Problem to work on
Write out the material below again, unchanged.

Dataset extract
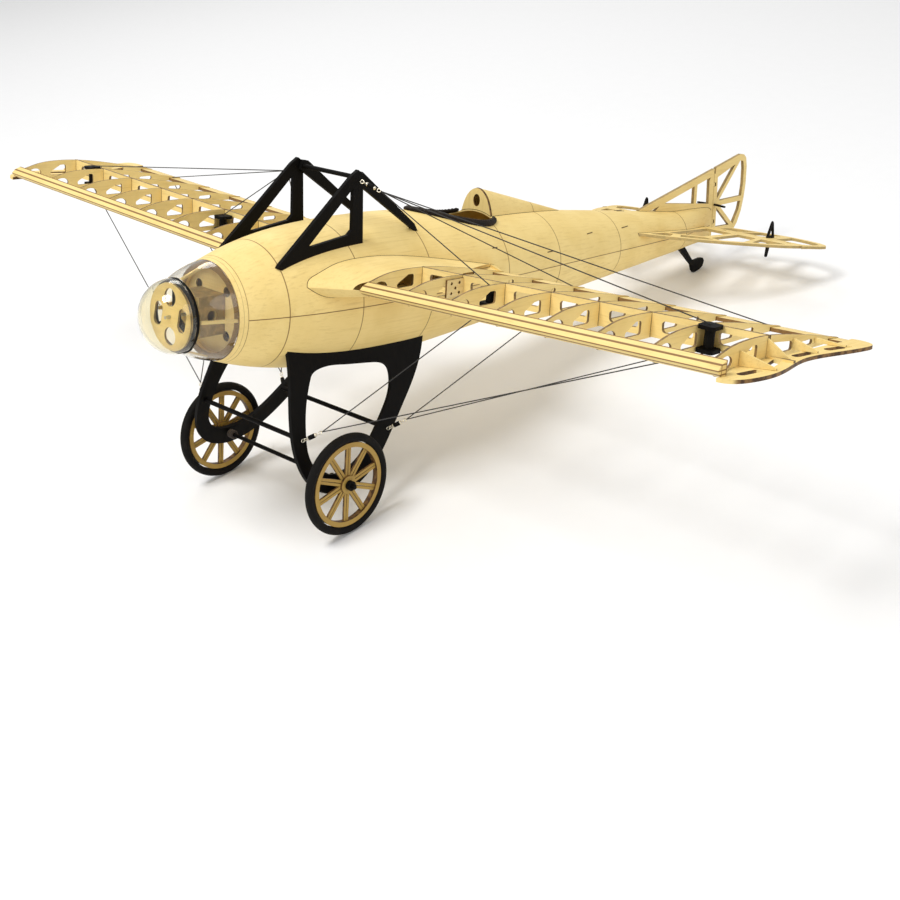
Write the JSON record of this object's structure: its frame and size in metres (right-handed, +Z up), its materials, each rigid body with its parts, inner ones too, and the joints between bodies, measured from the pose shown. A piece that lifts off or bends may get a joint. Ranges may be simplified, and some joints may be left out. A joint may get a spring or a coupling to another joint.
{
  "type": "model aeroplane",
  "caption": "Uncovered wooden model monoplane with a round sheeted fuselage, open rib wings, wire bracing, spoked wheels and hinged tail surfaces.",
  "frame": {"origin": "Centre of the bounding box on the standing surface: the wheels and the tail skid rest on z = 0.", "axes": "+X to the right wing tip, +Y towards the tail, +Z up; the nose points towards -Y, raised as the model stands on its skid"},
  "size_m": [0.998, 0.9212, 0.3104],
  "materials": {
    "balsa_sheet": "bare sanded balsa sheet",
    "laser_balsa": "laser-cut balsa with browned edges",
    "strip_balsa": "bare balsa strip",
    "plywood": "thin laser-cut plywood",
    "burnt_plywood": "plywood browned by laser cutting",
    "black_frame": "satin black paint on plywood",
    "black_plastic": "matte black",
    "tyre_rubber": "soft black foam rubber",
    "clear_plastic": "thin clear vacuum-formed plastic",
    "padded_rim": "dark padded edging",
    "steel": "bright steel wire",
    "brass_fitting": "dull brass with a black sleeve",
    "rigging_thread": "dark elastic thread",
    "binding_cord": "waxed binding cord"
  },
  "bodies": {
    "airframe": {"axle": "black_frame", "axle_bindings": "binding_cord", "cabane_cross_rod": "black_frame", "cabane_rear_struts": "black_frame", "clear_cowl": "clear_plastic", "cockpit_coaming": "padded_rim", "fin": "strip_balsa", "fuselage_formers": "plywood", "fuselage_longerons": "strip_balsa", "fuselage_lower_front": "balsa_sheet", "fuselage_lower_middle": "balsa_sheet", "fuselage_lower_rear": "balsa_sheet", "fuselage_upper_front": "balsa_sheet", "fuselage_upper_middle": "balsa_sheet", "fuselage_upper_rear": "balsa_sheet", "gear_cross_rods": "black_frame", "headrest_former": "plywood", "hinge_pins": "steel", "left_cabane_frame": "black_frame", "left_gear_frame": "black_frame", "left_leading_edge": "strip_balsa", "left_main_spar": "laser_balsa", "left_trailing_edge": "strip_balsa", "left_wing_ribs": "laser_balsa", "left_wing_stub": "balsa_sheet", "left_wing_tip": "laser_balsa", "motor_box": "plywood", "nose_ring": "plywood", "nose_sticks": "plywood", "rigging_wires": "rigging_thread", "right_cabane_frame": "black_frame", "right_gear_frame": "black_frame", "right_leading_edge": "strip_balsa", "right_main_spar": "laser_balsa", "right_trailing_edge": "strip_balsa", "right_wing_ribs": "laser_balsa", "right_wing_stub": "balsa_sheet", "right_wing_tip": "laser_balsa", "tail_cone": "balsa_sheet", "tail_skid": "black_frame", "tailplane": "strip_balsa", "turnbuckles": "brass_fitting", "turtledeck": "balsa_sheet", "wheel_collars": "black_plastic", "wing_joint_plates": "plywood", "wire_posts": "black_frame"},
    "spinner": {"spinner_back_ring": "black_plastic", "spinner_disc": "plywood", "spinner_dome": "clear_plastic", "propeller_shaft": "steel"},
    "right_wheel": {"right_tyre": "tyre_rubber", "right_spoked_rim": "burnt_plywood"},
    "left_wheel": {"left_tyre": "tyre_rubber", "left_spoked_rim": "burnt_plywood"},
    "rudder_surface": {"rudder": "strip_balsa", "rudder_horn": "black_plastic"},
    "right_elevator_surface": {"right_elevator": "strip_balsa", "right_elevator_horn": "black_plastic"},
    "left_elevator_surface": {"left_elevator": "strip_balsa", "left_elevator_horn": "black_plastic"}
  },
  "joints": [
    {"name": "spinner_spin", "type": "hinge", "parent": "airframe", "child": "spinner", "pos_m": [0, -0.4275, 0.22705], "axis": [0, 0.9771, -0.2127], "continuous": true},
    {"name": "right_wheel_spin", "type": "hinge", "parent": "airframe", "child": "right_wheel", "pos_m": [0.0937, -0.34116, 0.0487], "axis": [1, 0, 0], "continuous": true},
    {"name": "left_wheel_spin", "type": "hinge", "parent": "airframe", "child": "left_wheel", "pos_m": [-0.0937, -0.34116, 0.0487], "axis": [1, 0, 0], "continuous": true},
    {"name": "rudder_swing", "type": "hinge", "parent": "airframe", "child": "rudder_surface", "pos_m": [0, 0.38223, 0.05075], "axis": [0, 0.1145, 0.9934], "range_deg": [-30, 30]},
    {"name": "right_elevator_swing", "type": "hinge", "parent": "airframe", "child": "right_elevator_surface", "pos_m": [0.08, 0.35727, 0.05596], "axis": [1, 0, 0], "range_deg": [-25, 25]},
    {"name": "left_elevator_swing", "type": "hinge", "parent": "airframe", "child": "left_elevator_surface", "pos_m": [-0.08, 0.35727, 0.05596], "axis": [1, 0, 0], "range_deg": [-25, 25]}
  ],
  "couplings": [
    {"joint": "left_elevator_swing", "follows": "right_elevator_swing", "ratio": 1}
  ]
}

Exercise answer
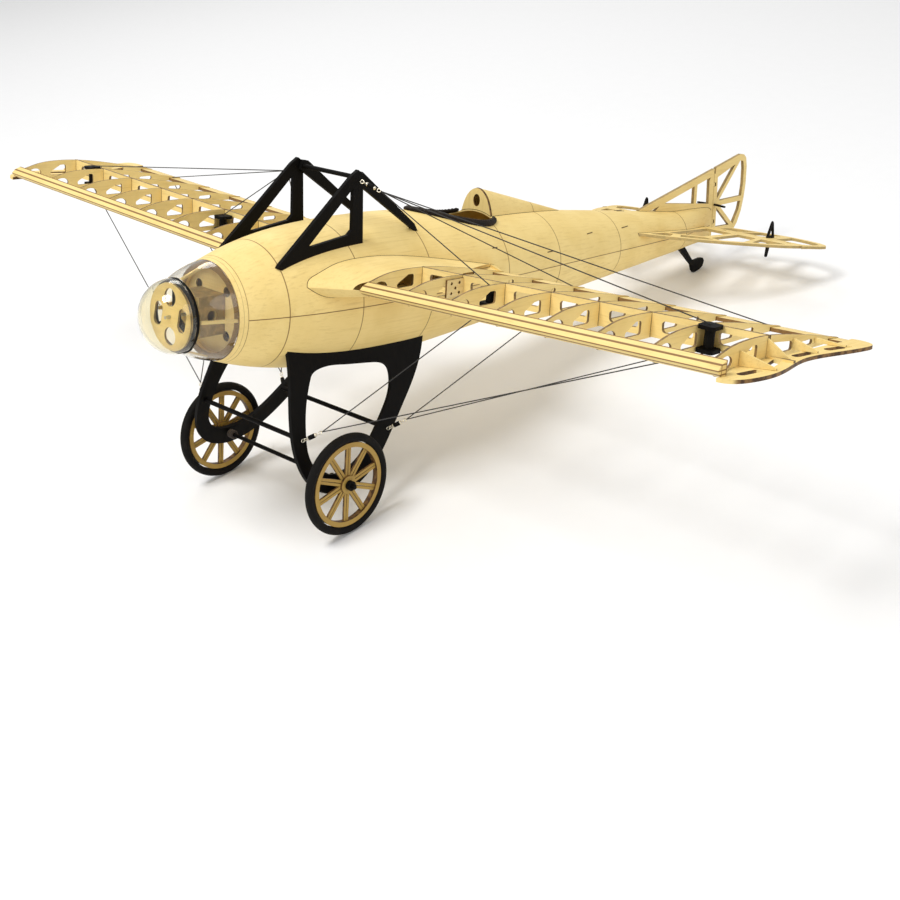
Write the JSON record of this object's structure: its frame and size in metres (right-handed, +Z up), its materials, each rigid body with its parts, inner ones too, and the joints between bodies, measured from the pose shown. A piece that lifts off or bends may get a joint. Ranges may be simplified, and some joints may be left out. A joint may get a spring or a coupling to another joint.
{
  "type": "model aeroplane",
  "caption": "Uncovered wooden model monoplane with a round sheeted fuselage, open rib wings, wire bracing, spoked wheels and hinged tail surfaces.",
  "frame": {"origin": "Centre of the bounding box on the standing surface: the wheels and the tail skid rest on z = 0.", "axes": "+X to the right wing tip, +Y towards the tail, +Z up; the nose points towards -Y, raised as the model stands on its skid"},
  "size_m": [0.998, 0.9212, 0.3104],
  "materials": {
    "balsa_sheet": "bare sanded balsa sheet",
    "laser_balsa": "laser-cut balsa with browned edges",
    "strip_balsa": "bare balsa strip",
    "plywood": "thin laser-cut plywood",
    "burnt_plywood": "plywood browned by laser cutting",
    "black_frame": "satin black paint on plywood",
    "black_plastic": "matte black",
    "tyre_rubber": "soft black foam rubber",
    "clear_plastic": "thin clear vacuum-formed plastic",
    "padded_rim": "dark padded edging",
    "steel": "bright steel wire",
    "brass_fitting": "dull brass with a black sleeve",
    "rigging_thread": "dark elastic thread",
    "binding_cord": "waxed binding cord"
  },
  "bodies": {
    "airframe": {"axle": "black_frame", "axle_bindings": "binding_cord", "cabane_cross_rod": "black_frame", "cabane_rear_struts": "black_frame", "clear_cowl": "clear_plastic", "cockpit_coaming": "padded_rim", "fin": "strip_balsa", "fuselage_formers": "plywood", "fuselage_longerons": "strip_balsa", "fuselage_lower_front": "balsa_sheet", "fuselage_lower_middle": "balsa_sheet", "fuselage_lower_rear": "balsa_sheet", "fuselage_upper_front": "balsa_sheet", "fuselage_upper_middle": "balsa_sheet", "fuselage_upper_rear": "balsa_sheet", "gear_cross_rods": "black_frame", "headrest_former": "plywood", "hinge_pins": "steel", "left_cabane_frame": "black_frame", "left_gear_frame": "black_frame", "left_leading_edge": "strip_balsa", "left_main_spar": "laser_balsa", "left_trailing_edge": "strip_balsa", "left_wing_ribs": "laser_balsa", "left_wing_stub": "balsa_sheet", "left_wing_tip": "laser_balsa", "motor_box": "plywood", "nose_ring": "plywood", "nose_sticks": "plywood", "rigging_wires": "rigging_thread", "right_cabane_frame": "black_frame", "right_gear_frame": "black_frame", "right_leading_edge": "strip_balsa", "right_main_spar": "laser_balsa", "right_trailing_edge": "strip_balsa", "right_wing_ribs": "laser_balsa", "right_wing_stub": "balsa_sheet", "right_wing_tip": "laser_balsa", "tail_cone": "balsa_sheet", "tail_skid": "black_frame", "tailplane": "strip_balsa", "turnbuckles": "brass_fitting", "turtledeck": "balsa_sheet", "wheel_collars": "black_plastic", "wing_joint_plates": "plywood", "wire_posts": "black_frame"},
    "spinner": {"spinner_back_ring": "black_plastic", "spinner_disc": "plywood", "spinner_dome": "clear_plastic", "propeller_shaft": "steel"},
    "right_wheel": {"right_tyre": "tyre_rubber", "right_spoked_rim": "burnt_plywood"},
    "left_wheel": {"left_tyre": "tyre_rubber", "left_spoked_rim": "burnt_plywood"},
    "rudder_surface": {"rudder": "strip_balsa", "rudder_horn": "black_plastic"},
    "right_elevator_surface": {"right_elevator": "strip_balsa", "right_elevator_horn": "black_plastic"},
    "left_elevator_surface": {"left_elevator": "strip_balsa", "left_elevator_horn": "black_plastic"}
  },
  "joints": [
    {"name": "spinner_spin", "type": "hinge", "parent": "airframe", "child": "spinner", "pos_m": [0, -0.4275, 0.22705], "axis": [0, 0.9771, -0.2127], "continuous": true},
    {"name": "right_wheel_spin", "type": "hinge", "parent": "airframe", "child": "right_wheel", "pos_m": [0.0937, -0.34116, 0.0487], "axis": [1, 0, 0], "continuous": true},
    {"name": "left_wheel_spin", "type": "hinge", "parent": "airframe", "child": "left_wheel", "pos_m": [-0.0937, -0.34116, 0.0487], "axis": [1, 0, 0], "continuous": true},
    {"name": "rudder_swing", "type": "hinge", "parent": "airframe", "child": "rudder_surface", "pos_m": [0, 0.38223, 0.05075], "axis": [0, 0.1145, 0.9934], "range_deg": [-30, 30]},
    {"name": "right_elevator_swing", "type": "hinge", "parent": "airframe", "child": "right_elevator_surface", "pos_m": [0.08, 0.35727, 0.05596], "axis": [1, 0, 0], "range_deg": [-25, 25]},
    {"name": "left_elevator_swing", "type": "hinge", "parent": "airframe", "child": "left_elevator_surface", "pos_m": [-0.08, 0.35727, 0.05596], "axis": [1, 0, 0], "range_deg": [-25, 25]}
  ],
  "couplings": [
    {"joint": "left_elevator_swing", "follows": "right_elevator_swing", "ratio": 1}
  ]
}